##### Data for this exercise

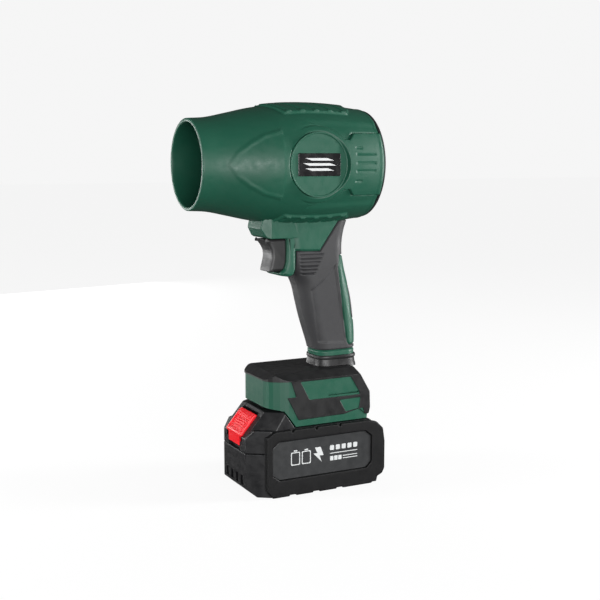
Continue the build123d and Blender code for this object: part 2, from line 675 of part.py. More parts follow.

##########
##### Data for this exercise

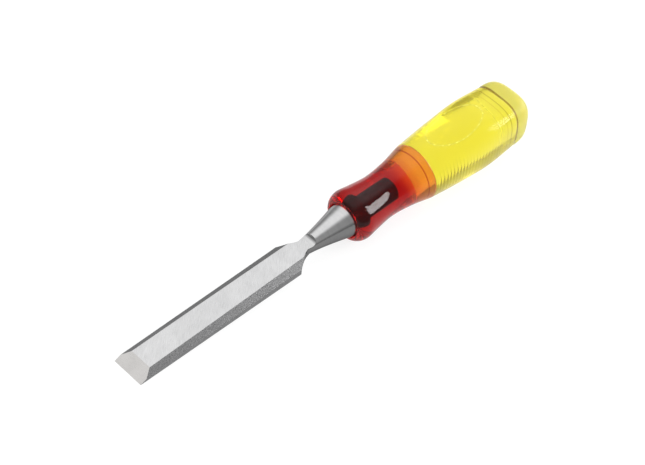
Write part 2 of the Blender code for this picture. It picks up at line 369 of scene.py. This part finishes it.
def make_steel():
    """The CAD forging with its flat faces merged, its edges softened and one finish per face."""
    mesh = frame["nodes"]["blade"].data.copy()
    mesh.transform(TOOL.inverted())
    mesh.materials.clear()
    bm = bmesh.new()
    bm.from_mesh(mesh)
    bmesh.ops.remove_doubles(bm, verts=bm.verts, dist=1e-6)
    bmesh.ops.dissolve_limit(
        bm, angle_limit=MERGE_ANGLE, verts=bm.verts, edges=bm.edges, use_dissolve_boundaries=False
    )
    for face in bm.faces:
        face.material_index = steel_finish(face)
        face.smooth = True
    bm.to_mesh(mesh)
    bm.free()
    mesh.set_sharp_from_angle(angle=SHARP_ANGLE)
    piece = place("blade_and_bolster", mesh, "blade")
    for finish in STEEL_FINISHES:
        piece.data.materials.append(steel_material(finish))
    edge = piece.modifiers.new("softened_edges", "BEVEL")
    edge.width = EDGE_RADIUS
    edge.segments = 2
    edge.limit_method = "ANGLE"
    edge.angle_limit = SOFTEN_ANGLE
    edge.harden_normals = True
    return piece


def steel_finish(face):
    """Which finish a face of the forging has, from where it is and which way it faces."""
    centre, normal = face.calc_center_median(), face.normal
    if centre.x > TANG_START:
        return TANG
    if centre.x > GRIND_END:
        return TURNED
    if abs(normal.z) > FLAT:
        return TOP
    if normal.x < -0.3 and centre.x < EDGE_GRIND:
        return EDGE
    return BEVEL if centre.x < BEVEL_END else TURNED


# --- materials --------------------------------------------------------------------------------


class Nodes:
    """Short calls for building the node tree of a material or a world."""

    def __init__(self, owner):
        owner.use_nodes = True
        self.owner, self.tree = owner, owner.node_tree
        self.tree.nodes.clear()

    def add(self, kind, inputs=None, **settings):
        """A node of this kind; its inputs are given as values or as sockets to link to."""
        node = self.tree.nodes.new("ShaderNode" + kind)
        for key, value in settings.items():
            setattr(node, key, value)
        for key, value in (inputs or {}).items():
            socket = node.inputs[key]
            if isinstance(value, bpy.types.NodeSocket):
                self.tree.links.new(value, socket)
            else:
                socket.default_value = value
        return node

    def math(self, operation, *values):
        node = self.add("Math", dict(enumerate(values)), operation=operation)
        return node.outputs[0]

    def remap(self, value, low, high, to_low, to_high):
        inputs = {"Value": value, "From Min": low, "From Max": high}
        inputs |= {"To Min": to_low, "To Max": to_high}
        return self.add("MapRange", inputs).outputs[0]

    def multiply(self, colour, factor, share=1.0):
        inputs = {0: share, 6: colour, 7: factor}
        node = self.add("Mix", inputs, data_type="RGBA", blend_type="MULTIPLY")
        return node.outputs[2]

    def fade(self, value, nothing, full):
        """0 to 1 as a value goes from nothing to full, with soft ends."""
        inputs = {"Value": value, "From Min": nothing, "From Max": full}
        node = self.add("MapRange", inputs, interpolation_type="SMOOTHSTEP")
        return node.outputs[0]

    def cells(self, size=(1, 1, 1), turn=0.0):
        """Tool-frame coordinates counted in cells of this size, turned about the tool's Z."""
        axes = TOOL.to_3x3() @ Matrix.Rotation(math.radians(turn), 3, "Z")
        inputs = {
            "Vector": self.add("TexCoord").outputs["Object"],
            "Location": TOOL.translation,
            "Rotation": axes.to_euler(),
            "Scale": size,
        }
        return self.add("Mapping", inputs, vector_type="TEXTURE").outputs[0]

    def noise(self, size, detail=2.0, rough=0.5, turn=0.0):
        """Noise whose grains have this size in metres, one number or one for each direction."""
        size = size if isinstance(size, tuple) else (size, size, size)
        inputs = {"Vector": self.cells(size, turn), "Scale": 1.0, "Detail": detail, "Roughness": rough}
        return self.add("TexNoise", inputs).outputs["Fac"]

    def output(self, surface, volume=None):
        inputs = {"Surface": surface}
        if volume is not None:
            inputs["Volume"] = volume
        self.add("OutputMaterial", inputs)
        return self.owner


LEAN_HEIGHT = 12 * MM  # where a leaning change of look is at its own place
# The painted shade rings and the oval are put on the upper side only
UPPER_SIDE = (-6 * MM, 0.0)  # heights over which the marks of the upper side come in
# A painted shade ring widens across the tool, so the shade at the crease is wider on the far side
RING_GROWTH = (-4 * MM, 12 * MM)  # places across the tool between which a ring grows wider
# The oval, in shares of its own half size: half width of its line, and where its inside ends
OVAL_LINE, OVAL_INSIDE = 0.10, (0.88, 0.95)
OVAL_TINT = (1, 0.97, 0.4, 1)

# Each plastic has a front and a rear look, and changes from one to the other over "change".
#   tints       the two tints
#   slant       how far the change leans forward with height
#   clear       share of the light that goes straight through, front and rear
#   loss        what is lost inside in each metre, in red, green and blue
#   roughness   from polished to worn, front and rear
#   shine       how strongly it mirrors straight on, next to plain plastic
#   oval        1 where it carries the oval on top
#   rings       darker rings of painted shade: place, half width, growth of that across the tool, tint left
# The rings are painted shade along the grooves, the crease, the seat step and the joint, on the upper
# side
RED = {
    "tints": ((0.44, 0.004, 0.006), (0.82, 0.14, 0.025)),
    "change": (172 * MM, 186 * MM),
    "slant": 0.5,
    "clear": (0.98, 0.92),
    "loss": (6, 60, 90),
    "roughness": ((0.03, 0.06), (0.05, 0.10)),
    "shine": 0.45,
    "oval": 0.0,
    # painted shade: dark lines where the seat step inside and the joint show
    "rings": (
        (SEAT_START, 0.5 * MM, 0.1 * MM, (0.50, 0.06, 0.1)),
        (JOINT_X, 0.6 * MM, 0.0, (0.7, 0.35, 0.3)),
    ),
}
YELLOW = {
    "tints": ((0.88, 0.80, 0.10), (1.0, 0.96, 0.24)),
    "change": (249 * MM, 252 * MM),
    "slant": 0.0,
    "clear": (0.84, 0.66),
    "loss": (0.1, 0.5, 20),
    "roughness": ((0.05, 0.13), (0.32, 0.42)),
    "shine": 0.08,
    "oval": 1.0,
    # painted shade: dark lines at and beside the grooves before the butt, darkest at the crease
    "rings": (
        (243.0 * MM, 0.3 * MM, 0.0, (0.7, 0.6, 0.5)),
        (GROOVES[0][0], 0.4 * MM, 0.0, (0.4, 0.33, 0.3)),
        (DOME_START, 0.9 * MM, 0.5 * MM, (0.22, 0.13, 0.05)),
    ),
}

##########

* Task instructions
From the listing above, pick out each line where the word "part" appears.

* The response
Continue the build123d and Blender code for this object: part 2, from line 675 of part.py. More parts follow.
Write part 2 of the Blender code for this picture. It picks up at line 369 of scene.py. This part finishes it.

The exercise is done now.